Probabilmente uno degli strumenti più interessanti per studiare la realtà che ci circonda o per analizzare un passato più o meno remoto é quello di rivedere i vecchi spot, soprattutto quelli delle marche automobilistiche.
Non so se ve la ricordate la vecchia pubblicità http://www.youtube.com/watch?v=ZnVe8Nyn8nM della Y10 all’inizio degli anni 80, quella che presentava vip affermati dell’epoca, come Gerry Scotti, Eleonora Brigliadori o Maria Teresa Ruta (ogni decennio ha i vip che si merita) al volante della piccola vettura italiana mentre la head line (lo slogan per chi non é mai entrato in una agenzia pubblicitaria) recitava in maniera aderente all’epoca degli yuppies e dell’edonismo a tutto tondo « Piace alla gente che piace ».
Ecco, ci pensavo l’altro giorno mentre guardavo il formidabile spot della Dacia Duster http://www.youtube.com/watch?v=yjG6WekeSow, dell’agenzia Publicis, storica agenzia di Renault, quindi di Dacia. Uno spot semplice nella sua linearità che capovolge in maniera frontale la logica comunicativa che ha spesso contraddistinto la pubblicità delle automobili (fosse anche la Duna). Si vedono l’immancabile coppia di fotomodelli, scelti in maniera accurata, al volante del SUV di produzione franco-rumena che sembrano assolutamente stregati dalla guida e dall’interesse suscitato al loro passaggio. Tutto questo in linea con il 99% dei film pubblicitari della automobili. Il colpo di genio é alla fine, quando convinti nella loro intenzione di acquisto vengono raffreddati dal prezzo annunciato dal concessionario. Troppo basso, per loro, che da una macchina vogliono tutt’altro che un mezzo di locomozione, confort e prestazioni. Quello che cercano é uno status sociale, un prezzo esorbitante da rivendicare nelle discussioni durante il prossimo brunch.
Quanto di più geniale e efficace, l’utilizzo del testimonial al contrario, in una congiuntura economica negativa per riuscire a far presa sul pubblico di questo inizio millennio alle prese con crisi economiche sempre più frequenti. Tanto che i risultati di vendita sono stati eccezionali.
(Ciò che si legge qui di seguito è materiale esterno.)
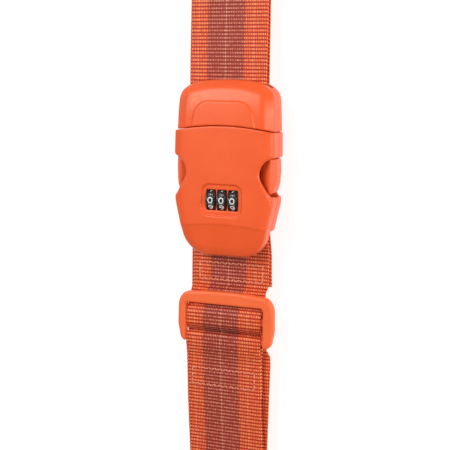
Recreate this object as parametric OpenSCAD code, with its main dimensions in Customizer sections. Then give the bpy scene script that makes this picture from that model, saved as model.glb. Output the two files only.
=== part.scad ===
// Luggage strap: 50 mm ribbed webbing, a three-dial combination side-release buckle and a three-bar slider.
// It lies on its back with the spare webbing folded flat underneath. X is across the strap, Y runs along it
// towards the plug end, and Z is up, out of the face with the dials.

/* [Webbing] */
// Width of the webbing
web_w = 50; // [48:0.5:50]
// Thickness of the webbing
web_t = 1.4; // [1.2:0.1:1.4]
// Height from one folded layer to the next
layer_pitch = 1.7; // [1.7:0.05:1.75]
// Number of spare runs folded under the buckle (an odd number)
back_runs = 5; // [3:2:5]
// Length of the folded strap, fold to fold
fold_span = 310; // [306:1:330]
// Sideways step of each folded layer
layer_step = 0.7; // [0:0.1:0.8]
// Length of one lockstitch
stitch_l = 2.4; // [1.8:0.1:2.8]

/* [Case] */
// Widest part of the buckle, across the socket's collar
case_w = 65; // [65:0.5:67]
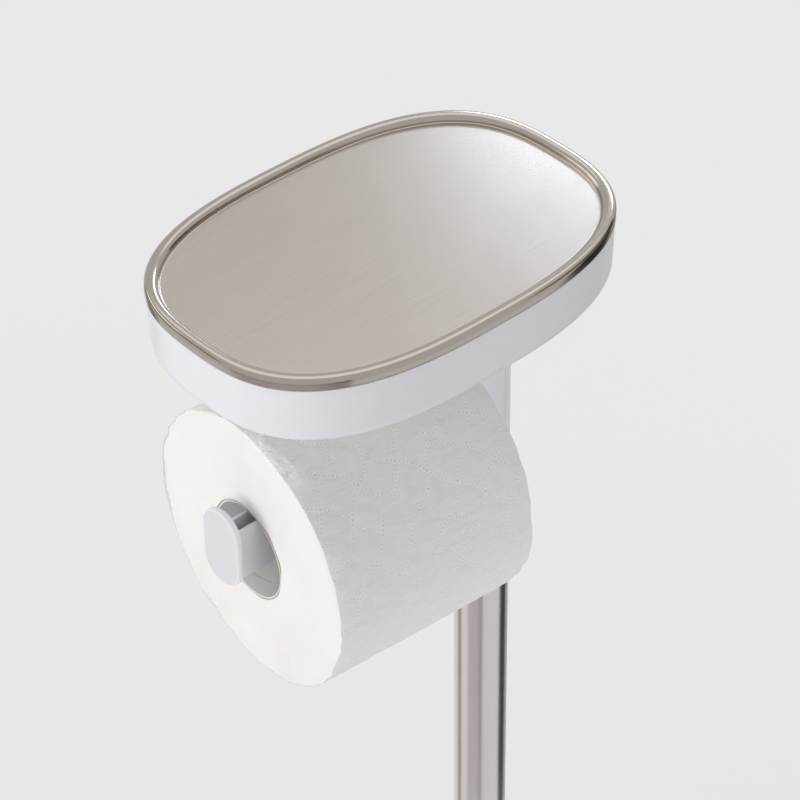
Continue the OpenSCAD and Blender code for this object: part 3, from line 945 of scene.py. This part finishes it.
class HOLDER_OT_base(bpy.types.Operator):
    """Press the steel cover of the base and finish the weight, pad and bolt under it"""

    bl_idname = "holder.base"
    bl_label = "Base"

    def execute(self, context):
        sizes = context.scene.holder_sizes
        low, high = COVER_LOW.z, COVER_HIGH.z
        radius = COVER_HIGH.x
        sheet = 1.0 * MM
        edge = 5.0 * MM
        flat = 4 * MM
        foot_edge = 0.15 * MM
        foot_break = 0.10 * MM
        shoulder = (radius - edge, high - edge)
        section = [(radius - edge - flat, high - sheet)]
        section += arc(shoulder, edge - sheet, 90, 0, 10)
        section += [(radius - sheet, low + foot_break), (radius - 0.85 * sheet, low)]
        section += [(radius - 0.15 * sheet, low), (radius, low + foot_edge)]
        section += [(radius, (low + high - edge) / 2)]
        section += arc(shoulder, edge, 0, 90, 16)
        section += [(radius - edge - flat / 2, high), (radius - edge - flat, high)]
        cover = lathed("steel_base_cover", section, 2 * sizes.round_steps)
        smooth(cover, 40.0)
        settle(cover, "stand", "brushed_steel", "steel_base", "base_cover")
        dress("black_iron", "base_weight")
        dress("soft_pad", "base_pad")
        dress("plated_zinc", "base_bolt", "base_washer")
        return {"FINISHED"}


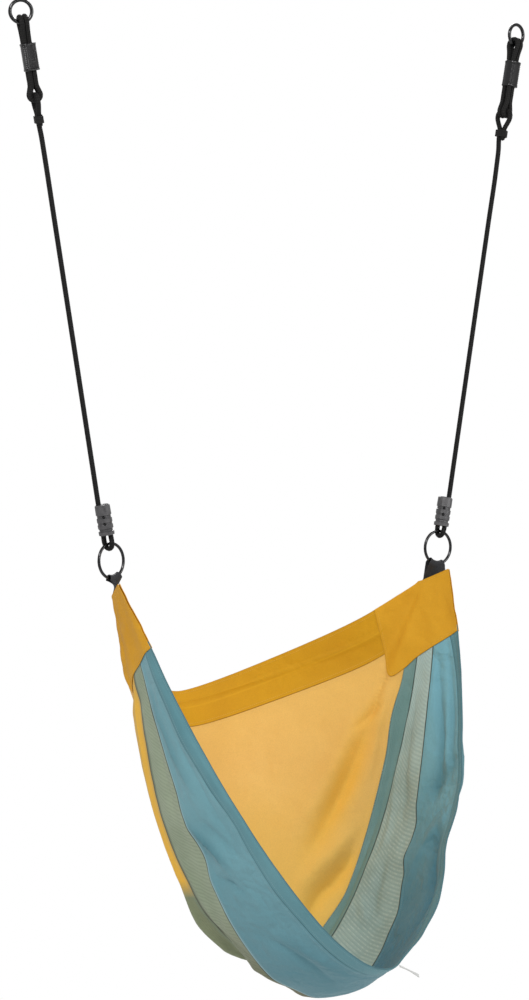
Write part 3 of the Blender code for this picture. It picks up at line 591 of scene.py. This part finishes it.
def make_studio():
    scene = bpy.context.scene
    scene.view_settings.view_transform = "Standard"
    scene.view_settings.look = "None"
    world = bpy.data.worlds.new("studio")
    world.use_nodes = True
    tree = world.node_tree
    path = tree.nodes.new("ShaderNodeLightPath")
    level = tree.nodes.new("ShaderNodeMapRange")
    level.inputs["To Min"].default_value = 0.58
    level.inputs["To Max"].default_value = 1.0
    tree.links.new(path.outputs["Is Camera Ray"], level.inputs["Value"])
    tree.links.new(level.outputs[0], tree.nodes["Background"].inputs["Strength"])
    tree.nodes["Background"].inputs["Color"].default_value = rgb(1.0, 1.0, 1.0)
    scene.world = world
    area_light("key", (-3.9, -2.9, 2.3), (0.0, 0.0, -1.4), 1.5, 1.5, 190.0)
    area_light("fill", (2.6, -4.4, 0.2), (0.0, 0.0, -1.3), 1.4, 2.2, 80.0)
    area_light("rim", (2.4, 3.4, 1.6), (0.0, 0.0, -1.3), 1.6, 1.2, 70.0)
    area_light("strip", (-0.4, -4.6, 0.4), (0.0, 0.0, -0.6), 0.25, 1.8, 22.0)
    floor_mat = Shader("pale_floor", 0.9, specular=0.1)
    spot = floor_mat.node("TexCoord").outputs["Object"]
    tone = floor_mat.mix(floor_mat.noise(spot, 0.8, 3.0), rgb(0.84, 0.84, 0.835), rgb(0.88, 0.88, 0.88))
    floor_mat.link(tone, "Base Color")
    reach = 2.3
    spread = [2.0 * math.pi * k / 96 for k in range(96)]
    verts = [(reach * math.cos(a), reach * math.sin(a), -2.36) for a in spread]
    floor = add_piece("floor", verts, [tuple(range(96))], floor_mat.mat, None)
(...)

Questo ovviamente non impedisce che la solita vecchia ricetta « glamour » continui a far presa sul pubblico, come dimostra il successo di vendite della nuova Lancia Ypsilon pubblicizzata dal signor Bellucci, alias Vincent Cassel, e dal suo ripetuto messaggio a cui, va detto, nessuno fornito di un po di sale in zucca crederà mai.
Cioé, non é una questione di lana caprina, far testimoniare a un attore di successo, probabilmente con pochissimi problemi di soldi e sposato con una delle donne più belle del mondo che il lusso stia nelle cose più semplici, si avvicina probabilmente più alla presa in giro che alla head line di successo. Eppure funziona, le vendite sono ragguardevoli.
Certo, non é un caso che quasi il 30% delle vendite della Ypsilon riguardino il modello Platinum, che va oltre i 18 mila euro di listino. Il lusso sarà pure un diritto ma comunque resta una spesa abbastanza impagnativa per chi non ha mai girato un film con Steven Soderbergh o con Darren Aronofsky.
Malgrado lo sforzo di Cassel nel rivendicare alla piccola automobile italiana un valore da filosofia new age d’accatto, d’altronde chi non ha in qualche scaffale un vecchio libro di Eric Fromm o di Herman Hesse, l’acquisto della ypsilon continua a essere l’affermazione di una ricerca di status symbol, di un valore estrinseco. Filiazione diretta appunto della Maria Teresa Ruta che scende dalla sua Y10 quasi 30 anni fa. Quando la Milano da bere inondava di amaro dozzinale le tavole degli italiani.